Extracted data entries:

^^^^^^^^

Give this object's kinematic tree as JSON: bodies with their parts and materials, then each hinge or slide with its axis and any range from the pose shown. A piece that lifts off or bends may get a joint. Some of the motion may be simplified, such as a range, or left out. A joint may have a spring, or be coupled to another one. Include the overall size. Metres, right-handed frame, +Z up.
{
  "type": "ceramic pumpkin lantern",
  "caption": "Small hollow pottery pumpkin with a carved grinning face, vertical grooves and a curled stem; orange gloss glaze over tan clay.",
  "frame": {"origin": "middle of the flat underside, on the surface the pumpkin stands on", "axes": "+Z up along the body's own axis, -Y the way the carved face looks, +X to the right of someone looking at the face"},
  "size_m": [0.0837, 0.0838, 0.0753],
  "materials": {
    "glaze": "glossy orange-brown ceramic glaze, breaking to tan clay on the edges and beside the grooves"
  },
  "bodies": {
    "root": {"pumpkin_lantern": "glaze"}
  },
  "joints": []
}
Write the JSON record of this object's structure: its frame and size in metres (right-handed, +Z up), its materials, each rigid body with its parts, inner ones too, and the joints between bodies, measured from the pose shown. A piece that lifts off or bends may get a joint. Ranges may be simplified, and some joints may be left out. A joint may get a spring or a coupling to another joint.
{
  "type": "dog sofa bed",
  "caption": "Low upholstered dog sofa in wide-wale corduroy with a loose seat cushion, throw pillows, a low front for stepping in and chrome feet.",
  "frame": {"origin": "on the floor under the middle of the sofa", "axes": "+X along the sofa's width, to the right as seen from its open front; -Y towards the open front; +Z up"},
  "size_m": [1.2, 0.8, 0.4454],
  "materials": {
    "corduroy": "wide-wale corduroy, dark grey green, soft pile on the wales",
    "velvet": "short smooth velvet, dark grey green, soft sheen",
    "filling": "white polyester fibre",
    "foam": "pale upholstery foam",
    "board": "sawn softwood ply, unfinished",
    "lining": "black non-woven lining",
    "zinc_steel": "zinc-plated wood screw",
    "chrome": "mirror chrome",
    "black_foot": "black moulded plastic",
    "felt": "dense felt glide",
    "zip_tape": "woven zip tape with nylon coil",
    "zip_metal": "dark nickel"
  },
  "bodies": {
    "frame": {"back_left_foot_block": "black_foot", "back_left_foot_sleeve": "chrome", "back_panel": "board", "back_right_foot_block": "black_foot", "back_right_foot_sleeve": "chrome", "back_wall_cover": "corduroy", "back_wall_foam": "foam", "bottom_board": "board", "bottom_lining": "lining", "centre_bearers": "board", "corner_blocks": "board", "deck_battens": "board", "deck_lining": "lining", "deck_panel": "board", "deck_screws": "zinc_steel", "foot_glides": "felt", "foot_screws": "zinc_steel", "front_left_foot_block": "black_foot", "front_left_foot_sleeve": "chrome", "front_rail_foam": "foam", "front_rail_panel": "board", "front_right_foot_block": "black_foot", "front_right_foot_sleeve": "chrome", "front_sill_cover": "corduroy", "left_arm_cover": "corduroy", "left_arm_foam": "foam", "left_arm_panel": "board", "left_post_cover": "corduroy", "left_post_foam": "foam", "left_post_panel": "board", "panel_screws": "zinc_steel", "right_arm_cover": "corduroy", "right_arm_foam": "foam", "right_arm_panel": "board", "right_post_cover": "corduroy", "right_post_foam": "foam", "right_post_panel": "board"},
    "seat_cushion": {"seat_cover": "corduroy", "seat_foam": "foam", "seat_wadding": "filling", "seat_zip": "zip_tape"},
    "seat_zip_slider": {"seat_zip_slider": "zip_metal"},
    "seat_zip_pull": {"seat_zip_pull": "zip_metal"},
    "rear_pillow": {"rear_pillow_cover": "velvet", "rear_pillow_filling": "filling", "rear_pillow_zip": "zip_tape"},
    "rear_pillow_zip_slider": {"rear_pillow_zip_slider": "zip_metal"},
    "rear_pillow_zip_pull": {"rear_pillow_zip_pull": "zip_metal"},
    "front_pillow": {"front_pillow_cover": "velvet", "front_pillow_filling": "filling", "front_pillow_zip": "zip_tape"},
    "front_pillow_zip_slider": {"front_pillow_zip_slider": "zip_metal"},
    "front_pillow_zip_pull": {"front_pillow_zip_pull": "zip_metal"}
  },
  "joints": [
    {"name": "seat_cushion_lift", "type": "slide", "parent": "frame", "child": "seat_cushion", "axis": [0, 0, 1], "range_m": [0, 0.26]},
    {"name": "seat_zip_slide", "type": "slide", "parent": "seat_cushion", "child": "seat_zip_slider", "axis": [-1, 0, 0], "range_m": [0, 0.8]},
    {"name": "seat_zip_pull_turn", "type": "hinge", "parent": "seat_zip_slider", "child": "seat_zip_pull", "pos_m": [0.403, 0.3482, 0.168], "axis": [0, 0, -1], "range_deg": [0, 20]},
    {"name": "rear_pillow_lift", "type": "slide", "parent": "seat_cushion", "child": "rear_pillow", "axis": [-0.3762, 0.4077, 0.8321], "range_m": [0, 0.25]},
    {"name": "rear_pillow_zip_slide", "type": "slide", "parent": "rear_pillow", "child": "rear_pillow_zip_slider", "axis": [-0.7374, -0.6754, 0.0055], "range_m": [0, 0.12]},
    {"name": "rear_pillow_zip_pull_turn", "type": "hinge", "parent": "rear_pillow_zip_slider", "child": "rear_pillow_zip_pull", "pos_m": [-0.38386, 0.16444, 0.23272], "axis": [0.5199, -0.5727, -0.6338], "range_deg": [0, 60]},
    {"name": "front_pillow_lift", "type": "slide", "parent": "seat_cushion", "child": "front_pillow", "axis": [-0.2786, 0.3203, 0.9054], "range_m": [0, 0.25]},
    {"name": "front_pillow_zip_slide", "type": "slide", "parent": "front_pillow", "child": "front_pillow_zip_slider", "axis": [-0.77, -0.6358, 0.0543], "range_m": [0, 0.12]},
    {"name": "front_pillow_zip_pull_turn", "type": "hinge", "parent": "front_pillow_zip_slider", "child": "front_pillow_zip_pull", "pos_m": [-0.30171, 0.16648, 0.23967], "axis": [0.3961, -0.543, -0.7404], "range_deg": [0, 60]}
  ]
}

^^^^^^^^

Copy every line of the material, please, keeping it exactly the same.

> _In response_
Give this object's kinematic tree as JSON: bodies with their parts and materials, then each hinge or slide with its axis and any range from the pose shown. A piece that lifts off or bends may get a joint. Some of the motion may be simplified, such as a range, or left out. A joint may have a spring, or be coupled to another one. Include the overall size. Metres, right-handed frame, +Z up.
{
  "type": "ceramic pumpkin lantern",
  "caption": "Small hollow pottery pumpkin with a carved grinning face, vertical grooves and a curled stem; orange gloss glaze over tan clay.",
  "frame": {"origin": "middle of the flat underside, on the surface the pumpkin stands on", "axes": "+Z up along the body's own axis, -Y the way the carved face looks, +X to the right of someone looking at the face"},
  "size_m": [0.0837, 0.0838, 0.0753],
  "materials": {
    "glaze": "glossy orange-brown ceramic glaze, breaking to tan clay on the edges and beside the grooves"
  },
  "bodies": {
    "root": {"pumpkin_lantern": "glaze"}
  },
  "joints": []
}
Write the JSON record of this object's structure: its frame and size in metres (right-handed, +Z up), its materials, each rigid body with its parts, inner ones too, and the joints between bodies, measured from the pose shown. A piece that lifts off or bends may get a joint. Ranges may be simplified, and some joints may be left out. A joint may get a spring or a coupling to another joint.
{
  "type": "dog sofa bed",
  "caption": "Low upholstered dog sofa in wide-wale corduroy with a loose seat cushion, throw pillows, a low front for stepping in and chrome feet.",
  "frame": {"origin": "on the floor under the middle of the sofa", "axes": "+X along the sofa's width, to the right as seen from its open front; -Y towards the open front; +Z up"},
  "size_m": [1.2, 0.8, 0.4454],
  "materials": {
    "corduroy": "wide-wale corduroy, dark grey green, soft pile on the wales",
    "velvet": "short smooth velvet, dark grey green, soft sheen",
    "filling": "white polyester fibre",
    "foam": "pale upholstery foam",
    "board": "sawn softwood ply, unfinished",
    "lining": "black non-woven lining",
    "zinc_steel": "zinc-plated wood screw",
    "chrome": "mirror chrome",
    "black_foot": "black moulded plastic",
    "felt": "dense felt glide",
    "zip_tape": "woven zip tape with nylon coil",
    "zip_metal": "dark nickel"
  },
  "bodies": {
    "frame": {"back_left_foot_block": "black_foot", "back_left_foot_sleeve": "chrome", "back_panel": "board", "back_right_foot_block": "black_foot", "back_right_foot_sleeve": "chrome", "back_wall_cover": "corduroy", "back_wall_foam": "foam", "bottom_board": "board", "bottom_lining": "lining", "centre_bearers": "board", "corner_blocks": "board", "deck_battens": "board", "deck_lining": "lining", "deck_panel": "board", "deck_screws": "zinc_steel", "foot_glides": "felt", "foot_screws": "zinc_steel", "front_left_foot_block": "black_foot", "front_left_foot_sleeve": "chrome", "front_rail_foam": "foam", "front_rail_panel": "board", "front_right_foot_block": "black_foot", "front_right_foot_sleeve": "chrome", "front_sill_cover": "corduroy", "left_arm_cover": "corduroy", "left_arm_foam": "foam", "left_arm_panel": "board", "left_post_cover": "corduroy", "left_post_foam": "foam", "left_post_panel": "board", "panel_screws": "zinc_steel", "right_arm_cover": "corduroy", "right_arm_foam": "foam", "right_arm_panel": "board", "right_post_cover": "corduroy", "right_post_foam": "foam", "right_post_panel": "board"},
    "seat_cushion": {"seat_cover": "corduroy", "seat_foam": "foam", "seat_wadding": "filling", "seat_zip": "zip_tape"},
    "seat_zip_slider": {"seat_zip_slider": "zip_metal"},
    "seat_zip_pull": {"seat_zip_pull": "zip_metal"},
    "rear_pillow": {"rear_pillow_cover": "velvet", "rear_pillow_filling": "filling", "rear_pillow_zip": "zip_tape"},
    "rear_pillow_zip_slider": {"rear_pillow_zip_slider": "zip_metal"},
    "rear_pillow_zip_pull": {"rear_pillow_zip_pull": "zip_metal"},
    "front_pillow": {"front_pillow_cover": "velvet", "front_pillow_filling": "filling", "front_pillow_zip": "zip_tape"},
    "front_pillow_zip_slider": {"front_pillow_zip_slider": "zip_metal"},
    "front_pillow_zip_pull": {"front_pillow_zip_pull": "zip_metal"}
  },
  "joints": [
    {"name": "seat_cushion_lift", "type": "slide", "parent": "frame", "child": "seat_cushion", "axis": [0, 0, 1], "range_m": [0, 0.26]},
    {"name": "seat_zip_slide", "type": "slide", "parent": "seat_cushion", "child": "seat_zip_slider", "axis": [-1, 0, 0], "range_m": [0, 0.8]},
    {"name": "seat_zip_pull_turn", "type": "hinge", "parent": "seat_zip_slider", "child": "seat_zip_pull", "pos_m": [0.403, 0.3482, 0.168], "axis": [0, 0, -1], "range_deg": [0, 20]},
    {"name": "rear_pillow_lift", "type": "slide", "parent": "seat_cushion", "child": "rear_pillow", "axis": [-0.3762, 0.4077, 0.8321], "range_m": [0, 0.25]},
    {"name": "rear_pillow_zip_slide", "type": "slide", "parent": "rear_pillow", "child": "rear_pillow_zip_slider", "axis": [-0.7374, -0.6754, 0.0055], "range_m": [0, 0.12]},
    {"name": "rear_pillow_zip_pull_turn", "type": "hinge", "parent": "rear_pillow_zip_slider", "child": "rear_pillow_zip_pull", "pos_m": [-0.38386, 0.16444, 0.23272], "axis": [0.5199, -0.5727, -0.6338], "range_deg": [0, 60]},
    {"name": "front_pillow_lift", "type": "slide", "parent": "seat_cushion", "child": "front_pillow", "axis": [-0.2786, 0.3203, 0.9054], "range_m": [0, 0.25]},
    {"name": "front_pillow_zip_slide", "type": "slide", "parent": "front_pillow", "child": "front_pillow_zip_slider", "axis": [-0.77, -0.6358, 0.0543], "range_m": [0, 0.12]},
    {"name": "front_pillow_zip_pull_turn", "type": "hinge", "parent": "front_pillow_zip_slider", "child": "front_pillow_zip_pull", "pos_m": [-0.30171, 0.16648, 0.23967], "axis": [0.3961, -0.543, -0.7404], "range_deg": [0, 60]}
  ]
}